Well, I checked this hypothesis, and it didn't hold up. The light speed constant was not directly a part of the question. So you're going to have explain your contention more thoroughly.

That's not it at all. I've said all that needs to be said and I see no need to keep flogging a dead horse, so I'm out (for now).
Okay, me too. Goodnight.
Wulfgar
Jan 26, 2011

Rank: not rated yet
So if you're travelling 99.5% the speed of light, your travel will take a little longer from the point of view of earthlings than it would for light to go to the star and come back, right? (discounting the practicalities of acceleration and deceleration). What I don't understand is how if you go faster and faster than 99.5% and approach the speed of light without achieving it, time dilation increases, which means what people on earth see your voyage taking INCREASINGLY more time than it would take for light to bridge the same distance, no?
Wulfgar
Jan 26, 2011

Rank: 1 / 5 (1)
Time from what I've read, is fuzzy in its definition and an oscillating atomic clock has a different kind of relationship to time than macroscopic things that we are familiar with such as mountains and people. The arrow of time does not apply to the very small, as I understand it. If their relationship to time is different, then what can be said ultimately about the universality of time dilation? Have we ever seen anything that isn't a particle travel at highly relativistic speed such that we could see if, say, a bowl of soup spoils more slowly traveling at 50% of C, than it should? I know we compare atomic clocks and see relativistic particle lifetimes grow in particle accelerators, but what of the macroscopic? I know we see cosmic objects traveling at such speeds but I'm not sure if that applies. Not saying I doubt the physics, far from it. I'm just curious.
AmritSorli
Jan 29, 2011

Rank: 1 / 5 (1)
Light does not move in a space-time. According to the formalism X4 = ict cosmic space is 4D and time t is a numerical order of photon motion. Clocks run in a space only and not in time. With clocks we measure numerical order of change in 4D space. Experiments with clocks confirm clocks run slower on the fast airplane than on the surface of the earth. So "relative" is speed of clocks and not time. Time is merely a numerical order of a clock motion.
Moebius
Jan 30, 2011

Rank: 1 / 5 (1)
Beside mathematical description, could anyone explain,what is the mechanism of the time dilation?

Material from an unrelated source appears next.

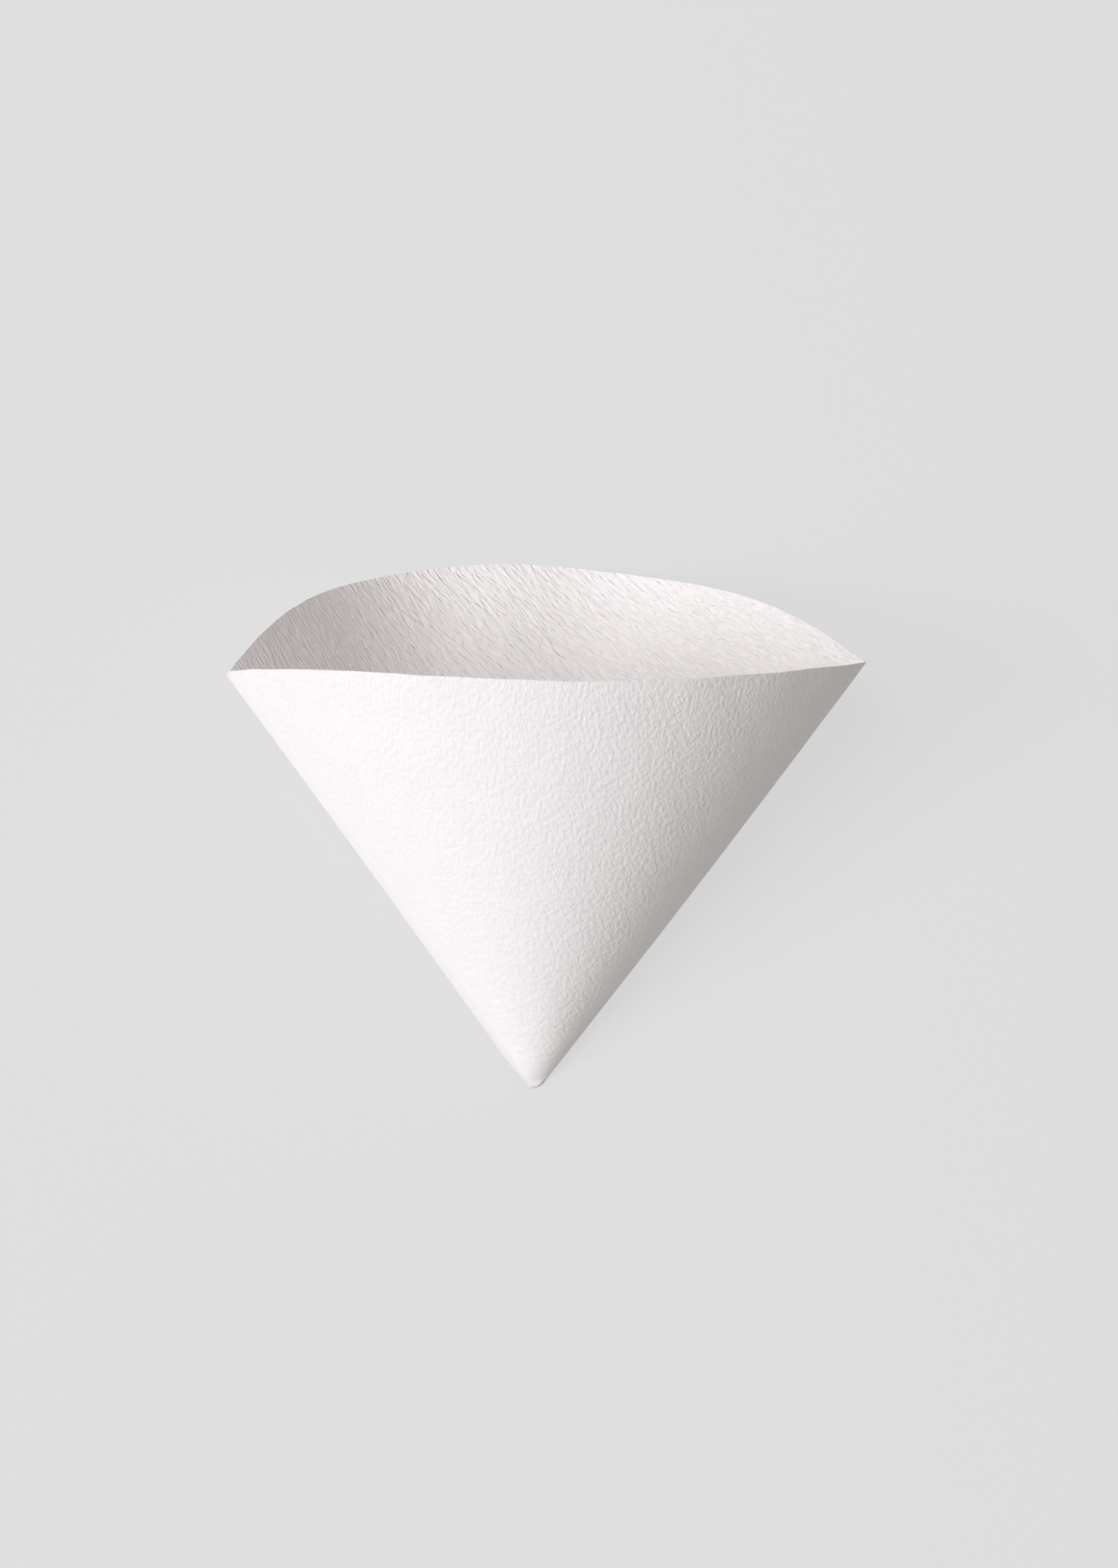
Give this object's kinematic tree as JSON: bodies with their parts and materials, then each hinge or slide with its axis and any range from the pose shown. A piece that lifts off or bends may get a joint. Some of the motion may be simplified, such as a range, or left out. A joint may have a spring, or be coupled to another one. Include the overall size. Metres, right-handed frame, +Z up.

The mechanism is that we use physical processes to perceive time, firing of neurons and chemical reactions. All of that stuff slows down as the speed of light is approached. If it is a wind up clock the springs transfer energy slower, if it is an atomic clock, particles move slower.

If you are asking about the underlying mechanism that causes that, physicists have an answer. Don't take it as gospel though, it's probably wrong but they will swear up and down it isn't until a better theory comes along, and rate any posts that question that gospel down too. If Einstein had posted his theories here before publishing them, they would have gotten one's from all the physicists here.

If you were a non-corporeal entity like the accepted definition of a soul, not made of matter or energy or anything that we know of, you would not experience time dilation due to velocity.